Personally, I read stuff for amusement or interest all the time that I would
not want a large portion of my acquaintances knowing that I read, and
certainly not without explanation. For instance, if I read an article about
child abuse and get curious about the age of consent in Massachusetts, I don't
want that showing up to random acquaintances in my feed anywhere.

Enabling this feature surreptitiously and without an opt-in is insanely stupid
and insensitive to users. Given that Quora has very good support for anonymous
questions and answers, you'd expect them to be more savvy than this.

------
chimi
I'm going to sound like a broken record here, but Quora users are the product,
not the customer. Quora wants to make money and they can make more of it by
showing everyone who is looking at what. If they can go to advertisers and
say, "See, we know every single question people are interested in, so you can
get better value out of your clicks! We show this information to everyone, so
we have no problem letting you tailor your placements to exact criteria."

Then they can charge more. It's simple as that.

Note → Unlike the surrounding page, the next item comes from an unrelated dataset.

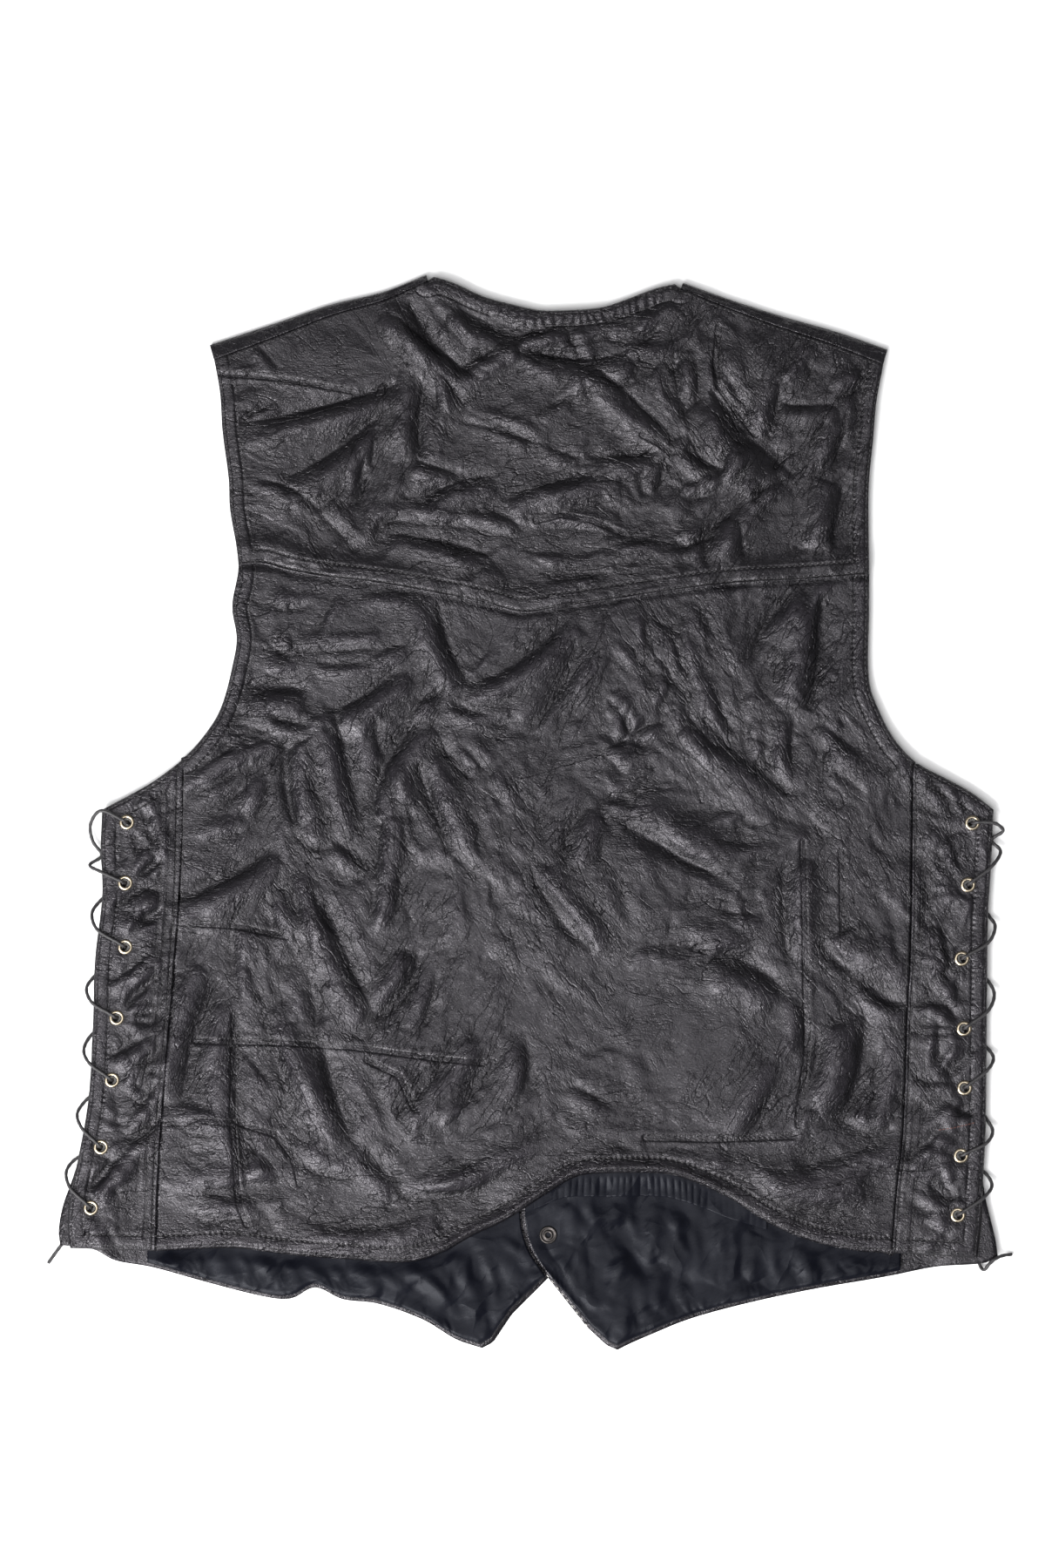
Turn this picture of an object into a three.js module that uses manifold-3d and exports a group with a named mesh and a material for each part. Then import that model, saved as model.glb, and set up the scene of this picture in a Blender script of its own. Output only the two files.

Quora was a darling. It was started from the inside. We didn't expect this one
did we?

Why oh why do we keep creating content/value for random people we don't know
when we could create a blog on our own website? When we could create a product
that has value to us and others and benefits us in a direct and measurable
way?

Creating that content is work. Answering those questions is work. It takes
time. It takes energy. It takes concentration and value away from work that
benefits YOU.

OMG, I'm doing it right now!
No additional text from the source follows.